Author’s Surname, Author’s Given Name. Year Posted. “Title of Blog Post.” Title of Blog (blog). Accessed Date. URL. 

Example of Reference list entry

Earl, Martin. 2012. “What Must Be Said.” Harriet (blog). https://www.poetryfoundation.org/harriet/2012/04/what-must-be-said.

 

Social media content (publicly available content shared on social media)

Publicly shared social media sources such as Facebook and Twitter are cited by the author’s name along with their screen name. Because they do not generally include a title, citations can quote the entire content. Privately shared social media sources are cited like other forms of personal communication. To differentiate between multiple posts of the same day include a time stamp.
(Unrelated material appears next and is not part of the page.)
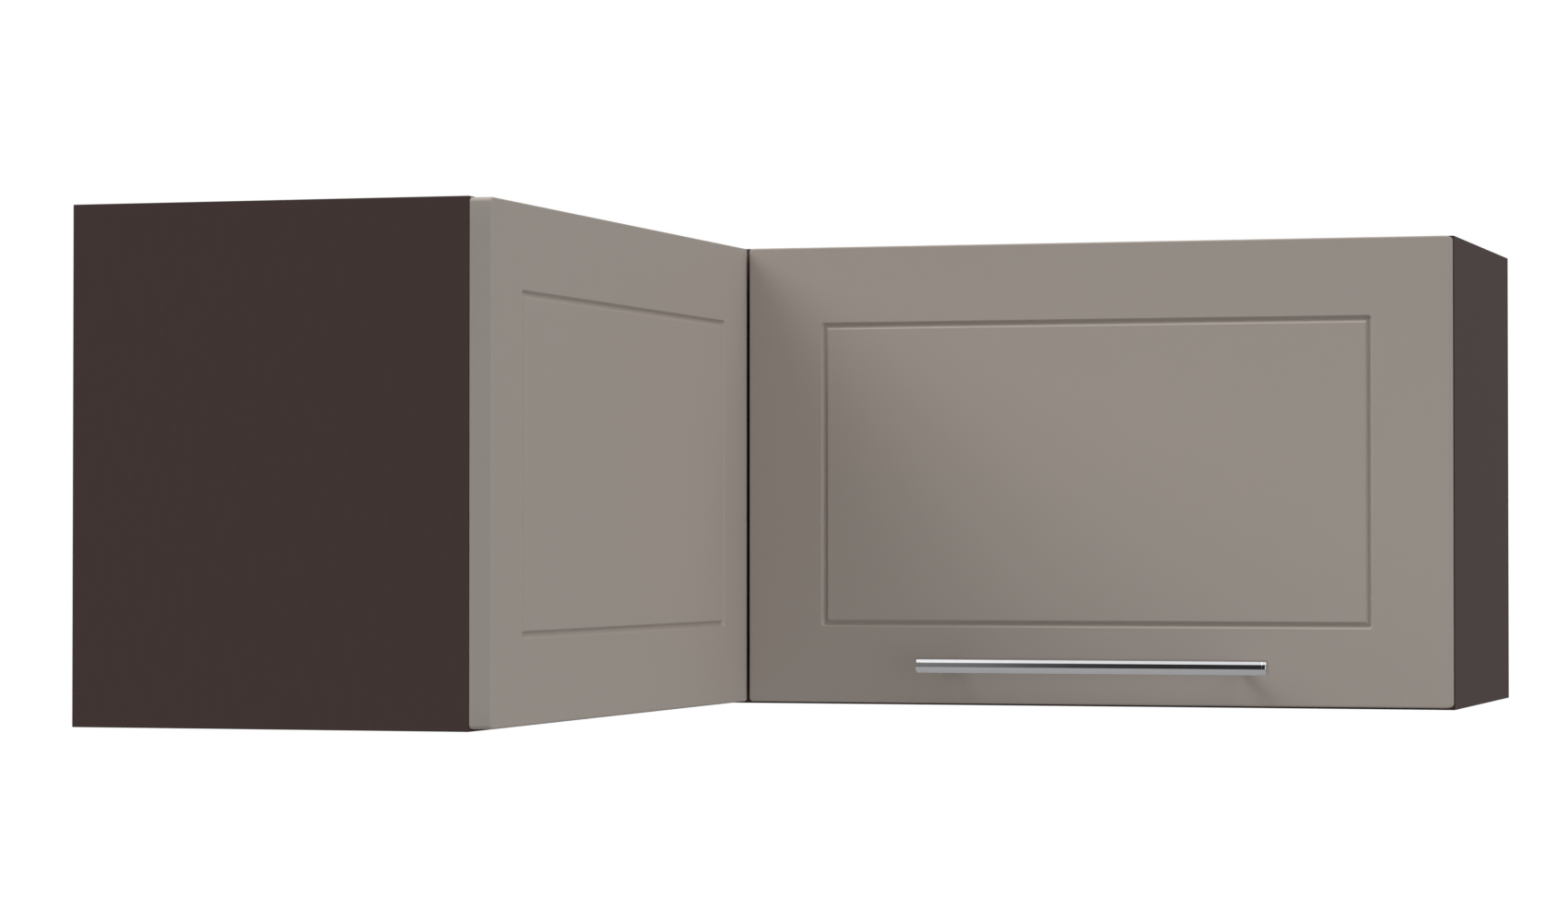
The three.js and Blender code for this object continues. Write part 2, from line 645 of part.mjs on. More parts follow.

Note: for social media content repeat the year along with the date posted in the reference list entry.

Rule for Citation

(Author’s Surname Year Posted)

or

(Author’s Screen Name Year Posted)

Example of Citation entry

(O’Brien 2015)

or

(@ConanOBrien 2015)

Rule for Reference list

Author’s Surname, Author’s Given Name (Author’s Screen Name). Year Posted. The First 160 Characters of the Post (or nearest phrase if longer). Name of the Social Media Service. Date Posted Including the Year. URL.